Social psychologists would call it a crisis of identity. South Africa, a nation built on the promise of unity, is fracturing along familiar lines. The 'other' is blamed for unemployment, for crime, for the slow pace of change. And the Malawian, the Zimbabwean, the Nigerian, become convenient scapegoats. This is not new. History textbooks are stained with such chapters. But for those living it, on the ground, there is no textbook. There is only the panic of packing, the scramble for a bus ticket, the hollow comfort of a consular hotline.
Class dynamics play a subtle role here. The Malawians who left were often those with ambition, those willing to risk everything for a better wage. They occupy a precarious middle ground in South Africa's economy: not quite elite, but not destitute. They are the taxi drivers, the hair braiders, the street vendors. Their departure leaves a gap, not just in the labour market but in the social fabric. The corner shop closes. The chatter in Chichewa fades.

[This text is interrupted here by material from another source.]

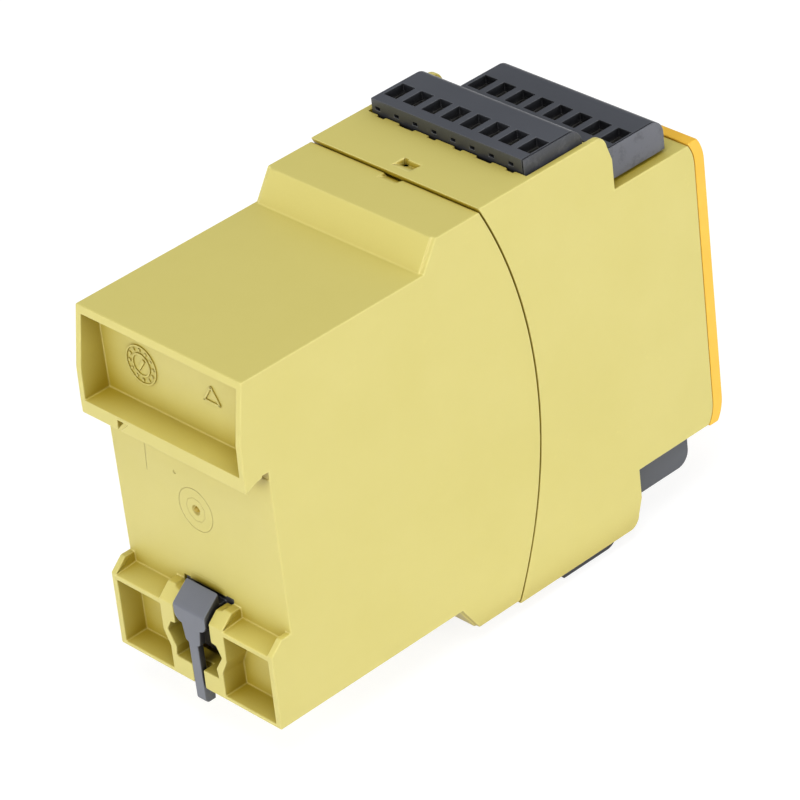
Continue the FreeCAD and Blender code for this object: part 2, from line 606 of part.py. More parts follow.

The city loses a little more of its colour.
Meanwhile, in Lilongwe and Blantyre, families brace for the return. There is a quiet humiliation in coming back with empty hands. The repatriation is not a homecoming. It is a retreat. The British offer of support feels distant, a gesture from a nation that has its own battles with borders and belonging. It is a reminder that global citizenship is a privilege, not a right.
As the buses cross the border at Mwanza, the passengers stare out at the changing landscape. They are caught between two worlds, unwelcome in one, uncertain in the other. This is the human cost of xenophobia: lives uprooted, dreams deferred, and a stark lesson in how quickly the door can close.